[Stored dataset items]
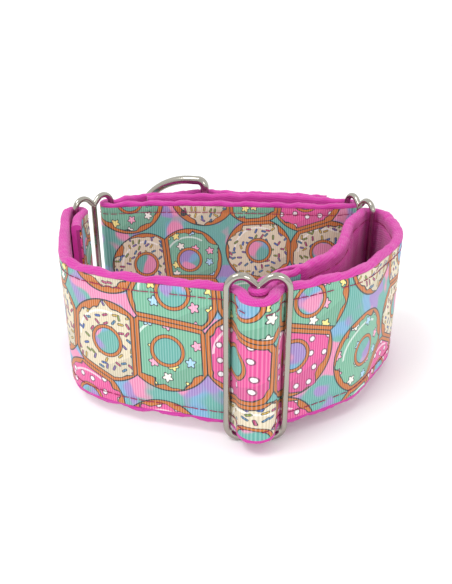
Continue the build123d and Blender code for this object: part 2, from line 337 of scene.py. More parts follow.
def strap_pieces():
    """Every length of the two straps that is made as one piece of each ply."""
    def at(x, y):
        return (FRONT[0] + x, FRONT[1] + y)

    def across(x):
        return (FRONT[0] + x, 0.0)

    left, right = ("left_ring_end", "loop_left"), ("right_ring_end", "loop_right")
    left_nodes, right_nodes = ("centre_left", "left_leg"), ("right_leg", "centre_right")
    return [
        StrapPiece("neck_left", "neck", ("left_end", 0), ("front_left", 1),
                   ("neck_band", "left_ring_end"), at(0, 28), at(0, 53.5),
                   ("left_end", "left_side", "front"), None),
        StrapPiece("neck_slider_left", "neck", ("beside_slider_left", 0), ("crest", 0.5),
                   ("neck_band", "slider"), across(-19.5), across(-1),
                   ("beside_slider", "at_slider"), None),
        StrapPiece("neck_slider_right", "neck", ("crest", 0.5), ("beside_slider_right", 1),
                   ("neck_band", "slider"), across(35), across(20),
                   ("at_slider", "beside_slider"), None),
        StrapPiece("neck_right", "neck", ("front_right", 0), ("right_side_inner", 1),
                   ("neck_band", "right_ring_end"), at(0, 34), at(0, 66),
                   ("front", "right_side", "right_end"), None),
        StrapPiece("neck_slider_end", "neck", ("beside_slider_inner", 0), ("slider_end", 1),
                   ("neck_band", "slider"), at(36, 27), at(24.5, 14.6),
                   ("beside_slider", "at_slider"), "slider_end"),
        StrapPiece("loop_outer_right", "loop", ("outer_right_leg", 0), ("outer_centre_right", 1),
                   right, across(46), across(4), right_nodes, None),
        StrapPiece("loop_outer_left", "loop", ("outer_centre_left", 0), ("outer_left_leg", 1),
                   left, across(-46.7), across(-24), left_nodes, None),
        StrapPiece("loop_near_left", "loop", ("left_end", 0), ("near_middle", 0.5),
                   ("neck_band", "left_ring_end"), across(-14), across(-42),
                   ("left_end", "near_left", "near_middle"), None),
        StrapPiece("loop_near_right", "loop", ("near_middle", 0.5), ("right_end", 1),
                   ("neck_band", "right_ring_end"), across(14), across(44),
                   ("near_middle", "near_right", "right_end"), None),
        StrapPiece("loop_inner_right", "loop", ("inner_right_leg", 0), ("inner_centre_right", 1),
                   right, across(48), across(4), right_nodes, None),
        StrapPiece("loop_inner_left", "loop", ("inner_centre_left", 0), ("inner_left_leg", 1),
                   left, across(-46.7), across(-24), left_nodes, None),
    ]


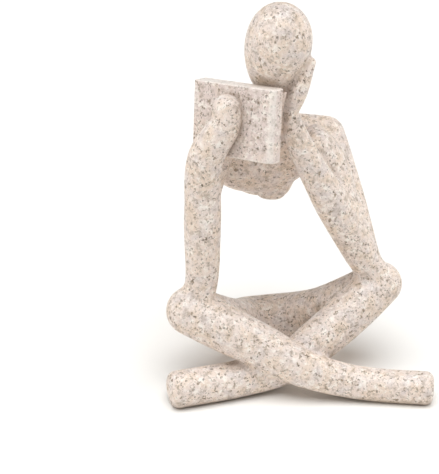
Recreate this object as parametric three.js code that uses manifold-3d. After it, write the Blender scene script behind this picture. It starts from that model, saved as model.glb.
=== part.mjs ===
// Small cast-resin figurine: a faceless figure sits cross-legged, reads a book
// and rests its cheek on one hand. Eight castings, glued over locating pins.
// Millimetres, +Z up. The figure faces -Y, and +X is its own left-hand side.

import * as THREE from "three";
import { mergeVertices } from "three/addons/utils/BufferGeometryUtils.js";
import Module from "manifold-3d";

const wasm = await Module();
wasm.setup();

// Fits
const GLUE_GAP = 0.3; // between two castings that are glued face to face
const PIN_CLEARANCE = 0.25; // round a pin in its socket
const PIN_END_CLEARANCE = 0.35; // between a pin's end and the bottom of its socket

// Pins: radius, and how far each reaches into either casting
const NECK_PIN_RADIUS = 1.2;
const NECK_PIN_DEPTH = 4.5;
const SHOULDER_PIN_RADIUS = 1.4;
const SHOULDER_PIN_DEPTH = 5;
const ELBOW_PIN_RADIUS = 1.4;
const ELBOW_PIN_DEPTH = 4.5;
const HIP_PIN_RADIUS = 1.6;
const HIP_PIN_DEPTH = 3.6;
const BOOK_PIN_RADIUS = 0.9;
const BOOK_PIN_DEPTH = 2.4;

// Seat and thighs
const BASE_CUT = 0.6; // depth of the flat that is ground under the seat and feet
const SEAT_RADIUS = 8.4;
const SEAT_WIDTH = 14; // between the two hip seams
const SEAT_BACK = 21; // how far the seat lies behind the drawing's own origin
const THIGH_RADIUS = 6.4; // half-way along
const RIGHT_THIGH_SAG = 1; // there, below a straight line from the knee to the seat
const LEFT_THIGH_SAG = 1.6;

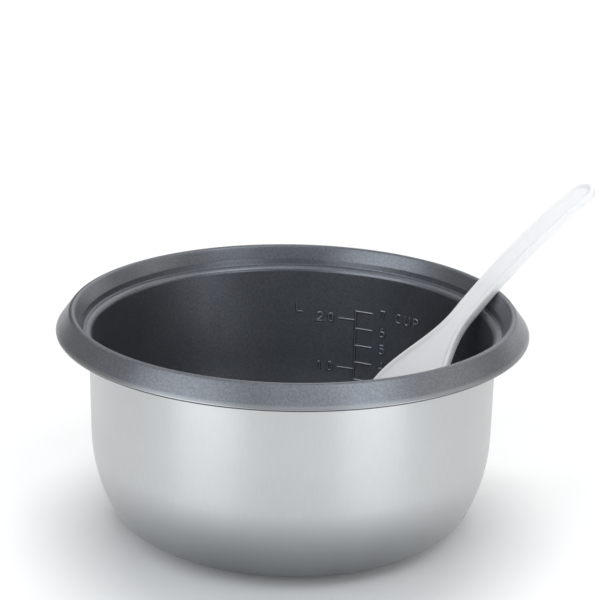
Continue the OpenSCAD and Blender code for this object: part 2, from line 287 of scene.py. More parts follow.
def oval(cx, cz, rx, rz, a0, a1):
    """Points on an oval about (cx, cz), from angle a0 to angle a1."""
    turns = [math.radians(a0 + (a1 - a0) * i / OVAL_STEPS) for i in range(OVAL_STEPS + 1)]
    return [(cx + rx * math.cos(a), cz + rz * math.sin(a)) for a in turns]


# Strokes of each figure, x from its middle and z from its foot, in shares of its height.
FIGURES = {
    "0": [oval(0, 0.5, 0.24, 0.44, 0, 360)],
    "1": [[(-0.2, 0.76), (0.06, 0.97), (0.06, 0)]],
    "2": [oval(0, 0.7, 0.27, 0.28, 165, -30) + [(-0.3, 0.06), (0.3, 0.06)]],
    "3": [oval(0, 0.73, 0.23, 0.24, 160, -80), oval(0, 0.27, 0.27, 0.25, 80, -160)],
    "4": [[(0.1, 1), (-0.32, 0.3), (0.36, 0.3)], [(0.13, 1), (0.13, 0)]],
    "5": [[(0.27, 0.96), (-0.2, 0.96)] + oval(0, 0.32, 0.28, 0.29, 132, -150)],
    "6": [oval(0, 0.3, 0.27, 0.27, 0, 360), oval(0.2, 0.36, 0.46, 0.62, 172, 104)],
    "7": [[(-0.28, 0.94), (0.27, 0.94), (-0.1, 0)]],
    ".": [[(0, -0.02), (0, 0.16)]],
    "C": [oval(0.04, 0.5, 0.32, 0.44, 48, 312)],
    "U": [[(-0.27, 1)] + oval(0, 0.34, 0.27, 0.28, 180, 360) + [(0.27, 1)]],
    "P": [[(-0.26, 0), (-0.26, 1)],
          [(-0.26, 0.94)] + oval(0.02, 0.7, 0.24, 0.24, 90, -90) + [(-0.26, 0.46)]],
    "L": [[(-0.26, 1), (-0.26, 0.07), (0.32, 0.07)]],
}


def resampled(path):
    """The path in equal steps, and each point's distance along it."""
    p = np.array(path, float)
    lengths = np.r_[0, np.cumsum(np.linalg.norm(np.diff(p, axis=0), axis=1))]
    n = max(STROKE_LEAST, math.ceil(lengths[-1] / STROKE_STEP))
    s = np.linspace(0, lengths[-1], n + 1)
    return np.c_[np.interp(s, lengths, p[:, 0]), np.interp(s, lengths, p[:, 1])], s


def stroke(verts, faces, at, foot, path):
    """A raised stroke along path, in metres from the mark's middle and foot, laid on the wall.

    A closed path gives a ring. Otherwise its corners are softened and its two ends are rounded.
    """
    points, s = resampled(path)
    ring = np.allclose(points[0], points[-1])
    if not ring:
        inner = (points[:-2] + 2 * points[1:-1] + points[2:]) / 4
        points = np.vstack([points[:1], inner, points[-1:]])
    tangent = np.gradient(points, axis=0)
    if ring:
        tangent[0] = tangent[-1] = points[1] - points[-2]
    tangent /= np.linalg.norm(tangent, axis=1)[:, None]
    across = np.c_[-tangent[:, 1], tangent[:, 0]]
    end = MARK_W / 2
    start = len(verts)
    section = SECTION + [(FOOT_AT, -MARK_SINK / MARK_PROUD), (-FOOT_AT, -MARK_SINK / MARK_PROUD)]
    rows = len(points) - 1 if ring else len(points)
    for i in range(rows):
        near = min(s[i], s[-1] - s[i]) + end * STROKE_END
        swell = 1.0 if ring or near >= end else math.sqrt(1 - (1 - near / end) ** 2)
        for offset, height in section:
            q = points[i] + across[i] * offset * MARK_W * swell
            h = height * MARK_PROUD * (swell if height > 0 else 1)
            verts.append(wall_point(at + math.degrees(q[0] / WALL_IN), foot + q[1], h))
    sweep(faces, start, rows, len(section), ring)


def figure(verts, faces, mark, at, foot):
    """A figure or letter, with its middle at degrees around the wall and its foot at a height."""
    for path in FIGURES[mark]:
        stroke(verts, faces, at, foot, np.array(path) * DIGIT_H)


def tick(verts, faces, span, z):
    """A level line at height z, between two places around the wall."""
    half = math.radians(span[1] - span[0]) / 2 * WALL_IN
    stroke(verts, faces, sum(span) / 2, z, [(-half, 0), (half, 0)])


def make_cup_scale():
    verts, faces = [], []
    over = MARK_W / 2 + SPINE_OVER
    stroke(verts, faces, SPINE_AT, 0, [(0, CUP_LEVEL_1 - over), (0, MARK_TOP + over)])
    for n in range(CUP_LEVELS):
        z = CUP_LEVEL_1 + n * CUP_STEP
        tick(verts, faces, CUP_TICK_AT, z)
        figure(verts, faces, str(n + 1), CUP_DIGIT_AT, z - DIGIT_H / 2)
    for letter, at in zip("CUP", CUP_WORD_AT):
        figure(verts, faces, letter, at, MARK_TOP - DIGIT_H / 2)
    return make_object("cup_level_marks", verts, faces, MARK_CREASE)


def make_litre_scale():
    verts, faces = [], []
    for n in range(LITRE_LEVELS):
        z = LITRE_1 + n * LITRE_STEP
        tick(verts, faces, LITRE_TICK_AT, z)
        for mark, at in zip((str(n + 1), ".", "0"), LITRE_DIGIT_AT):
            figure(verts, faces, mark, at, z - DIGIT_H / 2)
    figure(verts, faces, "L", LITRE_WORD_AT, MARK_TOP - LITRE_WORD_DROP)
    return make_object("litre_level_marks", verts, faces, MARK_CREASE)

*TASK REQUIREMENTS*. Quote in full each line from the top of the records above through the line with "return (FRONT[0] + x, 0.0)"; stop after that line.

*TASK SOLUTION*.
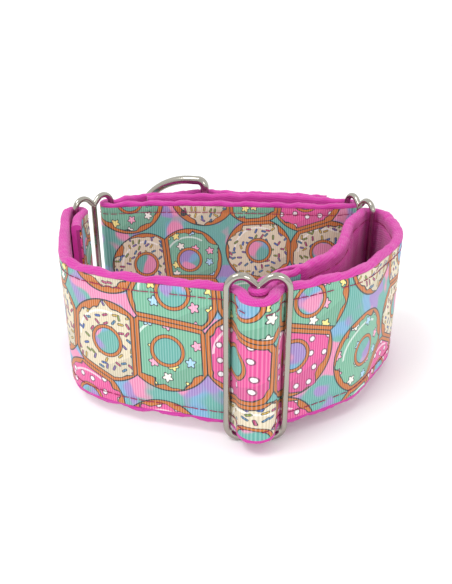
Continue the build123d and Blender code for this object: part 2, from line 337 of scene.py. More parts follow.
def strap_pieces():
    """Every length of the two straps that is made as one piece of each ply."""
    def at(x, y):
        return (FRONT[0] + x, FRONT[1] + y)

    def across(x):
        return (FRONT[0] + x, 0.0)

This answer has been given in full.